The European Semester was introduced in 2010 and it ensures that Member States discuss their budgetary and economic plans with their EU partners at specific times throughout the year. This allows them to comment on each other's plans and enables the Commission to give policy guidance well in advance, before decisions are made at national level.

The European Semester has a clear timeline. Each policy cycle starts in November with the Commission's Annual Sustainable Growth Strategy (where the general economic priorities for the EU are defined and policy guidance for the following year is provided) and the Alert Mechanism Report.

For more information see the European Commission's page.

What is the link between the Alert Mechanism Report and the Annual Sustainable Growth Strategy?

The implementation of the MIP is embedded in the European Semester, with the aim of ensuring consistency with other economic surveillance tools. The Annual Sustainable Growth Strategy, which appears at the same time as the AMR, elaborates on the interlinkages between the correction of macroeconomic imbalances under the MIP, and the urgent challenges of promoting growth, fighting unemployment, ensuring sustainable fiscal policies and restoring lending.

Are current account surpluses as problematic as current account deficits?

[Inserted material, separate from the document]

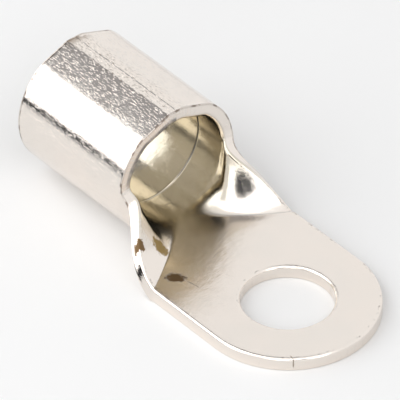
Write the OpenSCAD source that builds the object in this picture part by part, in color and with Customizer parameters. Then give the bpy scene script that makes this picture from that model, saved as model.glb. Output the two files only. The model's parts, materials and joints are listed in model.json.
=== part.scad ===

In general, the risks are higher for current account deficits than for current account surpluses because the former raise concerns about the sustainability of the external debt of a country. However, this does not mean that surpluses cannot be the result of inefficiencies or constitute an imbalance, especially when they are large. Surveillance under the MIP covers both current account deficits and current account surpluses, as reflected in the thresholds. The asymmetry in the thresholds reflects the fact that the risks related to deficits are higher, as the threshold is –4% of GDP for current account deficits and 6% of GDP for surpluses.